Moreover, I can't think of a game in recent memory where the raw experience of discovery is 90% of the game. Picross? But it's like sitting down with a 400-page compendium of GAMES magazine for a long winter weekend. A long weekend. I'm at 31 hours and despite seeing something that could be termed an ending I still have several hundred puzzles to go.

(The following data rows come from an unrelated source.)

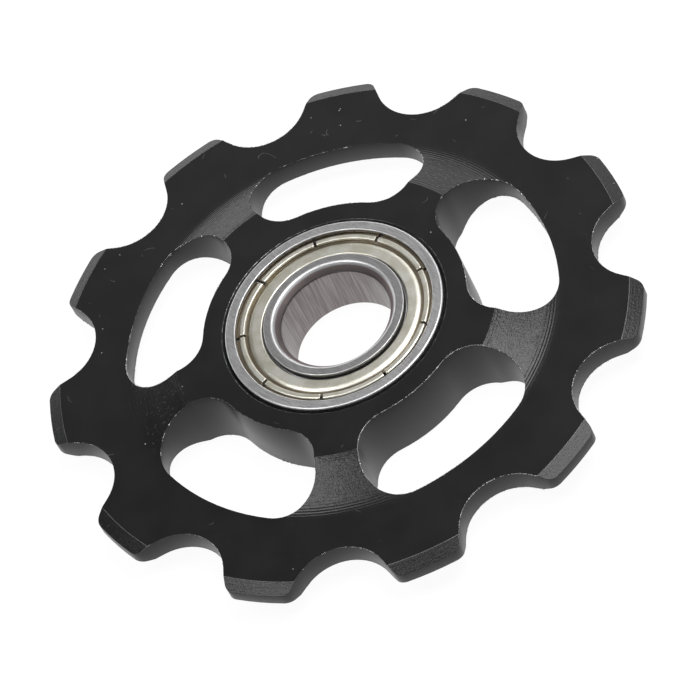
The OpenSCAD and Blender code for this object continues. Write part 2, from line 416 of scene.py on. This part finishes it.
def ground_steel():
    """Bearing rings: grey steel, ground round the axle, scratched across, with a streaky honed bore, and
    painted shade on the shoulder under the shields.
    """
    f = PartFinish("ground_ring_steel")
    face = f.on_faces()
    wall = 1 - face
    lay = f.streaks(5.0, 22.0, detail=3.0)
    scratch = f.hatch(13.0, 0.9)
    hone = f.streaks(34.0, 0.0, height=0.35, detail=3.0)
    cross = f.grain(11.0, detail=3.0)
    inner = f.below(f.r, BALL_CIRCLE_R, 0.05)
    edge = f.within(f.upright, 0.3, 0.93, 0.08)
    bore = f.below(f.r, BORE_R + 0.05, 0.04)
    mouth = f.within(f.r, BORE_R + 0.05, BORE_R + BORE_BEVEL - 0.2, 0.06)
    # Painted shade: the outer ring's shoulder deep behind the shield is darkened in the base colour, for
    # the shade seen through the notches.
    behind_shield = f.within(f.r, OUTER_SHOULDER_R - 0.1, LIP_R - 0.01, 0.03)
    crevice_painted_shade = behind_shield * f.below(f.z.size(), FACE_Z - 0.3, 0.05)

    tone = (lay * 0.35 + scratch * 0.45) * face + hone * wall + cross * 0.25
    dull = f.blend(inner, (0.27, 0.267, 0.267, 1), (0.215, 0.213, 0.213, 1))
    light = f.blend(inner, (0.425, 0.425, 0.43, 1), (0.305, 0.303, 0.303, 1))
    ground = f.blend(f.above(tone, 0.52, 0.13), dull, light)
    polished = f.blend(edge, ground, (0.85, 0.85, 0.86, 1))
    honed = f.blend(f.above(hone, 0.5, 0.25), (0.16, 0.135, 0.137, 1), (0.28, 0.26, 0.26, 1))
    clean = f.blend(mouth, f.blend(bore, polished, honed), (0.34, 0.29, 0.285, 1))
    return f.surface(
        Base_Color=f.blend(crevice_painted_shade * 0.9, clean, (0.03, 0.025, 0.02, 1)),
        Metallic=1.0,
        Roughness=0.36 + lay * face * 0.12 + cross * 0.06 - hone * wall * 0.12,
        Normal=f.relief((lay + scratch * 0.7) * face + hone * wall * 0.8 + cross * 0.3, 0.006),
    )


def zinc_sheet():
    """Shields: thin sheet with a yellowish zinc plating, a little cloudy, with dirt and painted shade
    darkening the groove and the gap outside the curls.
    """
    f = PartFinish("yellowish_zinc_sheet")
    cloud = f.grain(1.1, detail=3.0)
    lay = f.streaks(9.0, 7.0, detail=2.0)
    pits = f.above(f.grain(7.0, detail=1.0, shift=3.0), 0.7, 0.03)
    deep = f.below(f.z.size(), SHIELD_TOP_Z - 0.1, 0.05)
    in_groove = f.within(f.r, GROOVE_R - 0.12, CURL_IN_R + 0.02, 0.05)
    outside_curl = f.above(f.r, CURL_OUT_R + 0.01, 0.02)
    # Dirt and painted shade: the deep groove and the sheet outside the curls are darkened in the base
    # colour, partly for the shade that falls there.
    dirt_and_painted_shade = in_groove.most(outside_curl) * deep
    zinc = f.blend(f.above(cloud, 0.5, 0.22), (0.63, 0.605, 0.505, 1), (0.73, 0.715, 0.65, 1))
    pitted = f.blend(pits * 0.35, zinc, (0.25, 0.23, 0.16, 1))
    return f.surface(
        Base_Color=f.blend(dirt_and_painted_shade * 0.85, pitted, (0.12, 0.085, 0.045, 1)),
        Metallic=1.0,
        Roughness=0.34 + cloud * 0.08 + pits * 0.15,
        Normal=f.relief(lay * 0.6 + cloud * 0.6 - pits * 0.4, 0.008),
    )


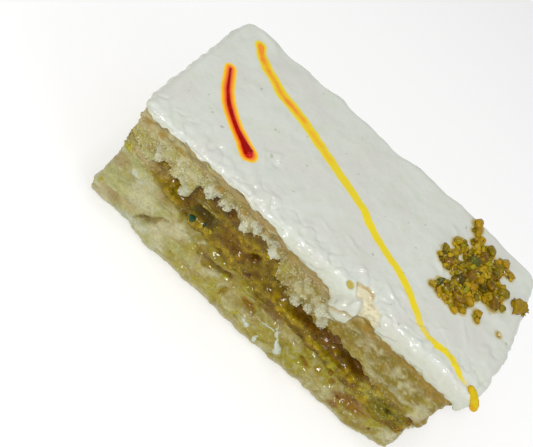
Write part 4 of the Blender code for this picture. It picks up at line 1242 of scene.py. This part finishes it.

I'm reading too much into the game, just like you could read too much into Braid, and I think what I'm reading is that Blow hates completionists as much as I do. I've seen what it takes to get 100% and it's in the neighborhood of the infamous Idle Star. I'll do the puzzles for puzzles' sake but there will come a point that I leave The Witness and don't return and that's fine. I'm perfectly fine with games that contain content only 1% of all players experience, content that blocks access to other content, "good" endings that require "bad" completion -- I even made one, once. I want Internet rumors and myths to spring up around every cranny in the Impressionist prison he's constructed. And I keep saying "he" when in fact there's a medium-sized team of programmers and architects(!) behind the madness. When have dev teams ever hired architects? Every building is just a primitive cube stretched out, right?

Or maybe, just maybe, Jonathan Blow created a game where you draw dicks on everything and he's just taking the piss.

Google Free Music had once again not updated as of press time, despite any stoppage of presses. I've been trying to get into Chvrches lately but I can't? I also can't articulate why. I don't yet know why [Chvrches - Leave a Trace] grates on me but [Ladyhawke - Dusk Till Dawn] doesn't.